Jika berbicara tentang Kalimantan Timur mungkin orang masih terngiang-ngiang dengan runtuhnya jembatan Kutai Kartanegara pada 26 November 2011 silam. Itu jugalah yang saya rasakan ketika akan kembali ke tempat ini. Setelah berpisah meninggalkan tempat kelahiran saya hampir 15 tahun silam, akhirnya saya menginjakkan kaki saya lagi di tempat ini tepat pada tanggal 21 Februari 2012. Berbekal 2 buah tas, tiket pesawat jkt-bpp, no telepon keluarga di sana, akhirnya saya terbang sendirian ke pulau ini.
Bukan dalam rangka urusan keluarga, kuliah, apalagi kerja. Saya hanya ingin jalan-jalan ke tempat kelahiran saya ini dan bersilaturhmi dengan keluarga. Ketika mendarat di bandar udara Sepinggan, saya tidak cukup awas dengan perubahan yang terjadi. Hanya bisa menunggu keluarga yang menjemput. Dari bandara Sepinggan, saya langsung menuju Samarinda.
Perjalanan kurang lebih 5 jam cukup banyak saya habiskan untuk mengamati tempat ini. Keteraturan kota Balikpapan tampak jelas di pemandangan saya. Jalan yang mulus, walaupun naik turun adalah pemandangan utama yang saya lihat. Setelah kurang lebih 3 jam di perjalanan, akhirnya kami mulai memasuki kota Samarinda. Selain macet, saya juga disambut banjir dan sebuah pemandangan bekas kebakaran. Hal ini sepertinya tak ubahny a dengan 15 tahun silam. Banjir dan kebakaran sepertinya tetap menjadi momok di tempat ini.
Beberapa hari saya tinggal di tempat ini, ada banyak tempat yang saya kunjugi. Yang pertama saya mengunjungi tempat tinggal saya di daerah Loajanan dulu. Yang berbeda adalah tempat itu sekarng semakin ramai dan padat penduduknya. Selain itu ada juga jembatan Mahulu yang baru diresmikan tahun 2009 silam. Tentunya saya juga tidak menyia-nyiakan kesempatan di tempat ini untuk berwisata ke Tenggarong.
Kurang lebih 2 jam perjalanan dengan motor menuju Tenggarong akhirnya kami sampai di tempat jembatan Kukar yang rubuh. Tersebut. Ya, jembatan tersebut belum ada 15 tahun silam ketika saya meninggalkan tempat ini. Namun, sekarang jembatan yang dibangun tahun1995 dan selesai tahun 2001 tersebut punya banyak cerita. Cerita tentang pembangunannya, cerita tentang penggunaan dan perawatannya hingga cerita tentang runtuh dan rusaknya jembatan ini.

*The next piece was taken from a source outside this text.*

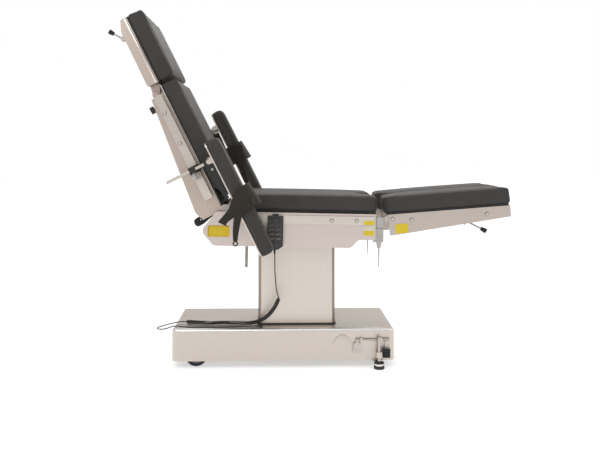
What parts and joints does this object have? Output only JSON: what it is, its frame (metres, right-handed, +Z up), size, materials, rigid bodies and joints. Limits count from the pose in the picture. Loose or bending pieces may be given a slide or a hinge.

Ketika saya menatap jembatan ini, saya hanya berharap jembatan lainnya (Mahakam & Mahulu) tidak bernasib sama. Karena jembatannya sudah runtuh dan fery yang mengangkut cukup lama, akhirnya kami memutuskan melanjutkan perjalanan. Kami memutar balik menuju salah satu stadion yang ada di Tenggarong. Stadion Aji Imbut itulah nama stdion ini. Beberapa lama kami mengelilingi stadion yang dibnagun dalam rangka PON XVII silam.
Setelah puas berkeliling stadion, kami pun melanjutkan perjalanan ke salah satu PTN terluas di Kalimantan Timur. Universitas Mulawarman menyambut kami dengan hijaunya pepohonan di tempat ini. Sedikit berkeliling membuat saya kagum akan luasnya kampus ini. Perjalanan tidak berhenti sampai di sana. Akhirnya kami kembali menuju loajanan melewati jembatan Mahakam.
Tak lupa kami singgahkan sebnetar dengan duduk sebentar di pinggiran sungai Mahakam. Walaupun air sungai Mahakam terlihat sudah keruh dan banyaknya kapal yang mengangkut batubara, namun tata kota yang disuguhkan sungguh cocok dijadikan tempat bersantai sejenak. Sedikit meluangkan waktu duduk di pinggiran Mahakam seolah-olah kita sedang duduk di pinggiran pantai. Namun, dari sekian banyak tempat hanya tempat ini yang berhasil saya abadikan walaupun hanya lewat kamera handphone.